If a problem involves more than two pairs of terms, you can still work with just two at a time. Suppose you have the proportion 6 : 5 : 4 = 18 : 15 : y. Pick the first and third terms from each side to isolate y: 6/4 = 18/y. Now you have a simple two-term proportion. When a problem has multiple unknowns, solve each one by pairing it with known values from both sides rather than plugging in answers you already calculated. This protects you from cascading errors if one calculation goes wrong.
How to Check Your Work With Cross-Multiplication
Once your proportion is set up, cross-multiplication both solves for the unknown and verifies that two known ratios are actually equivalent. For a/b = c/d, multiply diagonally: a × d should equal b × c. If the cross products are equal, the proportion is valid.
Take 9/11.50 = 7/x. Cross-multiply to get 9 × x = 11.50 × 7, which gives you 9x = 80.50. Divide both sides by 9, and x = $8.94. To double-check, you can verify that 9 × 8.94 and 11.50 × 7 produce roughly the same product (both approximately 80.5). If they don’t match, something went wrong in your setup.
Direct vs. Inverse Proportions
Everything above applies to direct proportions, where both quantities move in the same direction. More markers cost more money. More people need more eggs. The ratio between the two quantities stays constant: y/x = k, where k is some fixed number.
Inverse proportions work differently. When one quantity goes up, the other goes down, and instead of a constant ratio, you get a constant product. The formula is y = k/x, or equivalently, x × y = k. A classic example: if 4 workers can finish a job in 6 hours, how long would it take 8 workers? The product stays constant (4 × 6 = 24), so 8 × y = 24, and y = 3 hours.
The setup error people make most often is applying direct proportion logic to an inverse situation. If doubling one quantity should halve the other, you’re dealing with an inverse proportion, and setting it up as a/b = c/d will give you the opposite of the correct answer.
Proportions in Geometry
Proportions show up constantly in geometry, especially when parallel lines are involved.
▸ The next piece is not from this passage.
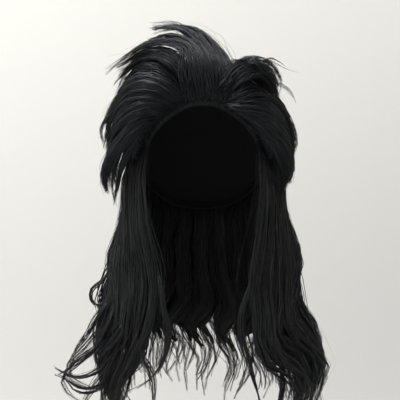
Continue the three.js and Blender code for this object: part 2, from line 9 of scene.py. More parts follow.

The Triangle Proportionality Theorem states that if a line runs parallel to one side of a triangle and crosses the other two sides, it divides those sides proportionally. So if a parallel line cuts one side into segments of length 3 and 6, it cuts the other side into segments with the same 1:2 ratio.
This extends beyond triangles. When two or more parallel lines are cut by two transversals (lines crossing through them), all the corresponding segments are proportional. If three parallel lines create segments of length a and b on one transversal, and segments of length c and d on another, then a/b = c/d. To set these up correctly, line up the segments that sit across from each other. For instance, if parallel lines divide one transversal into segments of 2 and 3, and the other into segments of 4 and an unknown b, the proportion is 2/3 = 4/b.
A practical version of this appears in map problems. If three parallel streets intersect two diagonal roads, and you know three of the four segment lengths, you set up the proportion by matching corresponding segments on each road. The key is making sure numerator and denominator on each side of the equation refer to the same pair of parallel lines.
Common Setup Mistakes
The most frequent error is mixing up which quantities go where. Labeling every term with its units before writing the equation catches this immediately. If your left fraction has “miles on top, hours on bottom,” your right fraction needs the same arrangement.
Another common mistake is flipping one ratio. Writing 9/11.50 = x/7 instead of 9/11.50 = 7/x puts the unknown in the wrong position and changes the answer. Always ask yourself: does the larger number in my known ratio correspond to the larger number in my unknown ratio? If 9 markers cost $11.50, then 7 markers should cost less, not more. A quick reasonableness check after solving saves a lot of grief.
Finally, people sometimes set up a proportion when the relationship isn’t proportional at all. Proportions only work when doubling one quantity genuinely doubles (or halves, for inverse) the other. If there’s a fixed starting cost, a minimum threshold, or a curved relationship, a simple proportion won’t capture it accurately.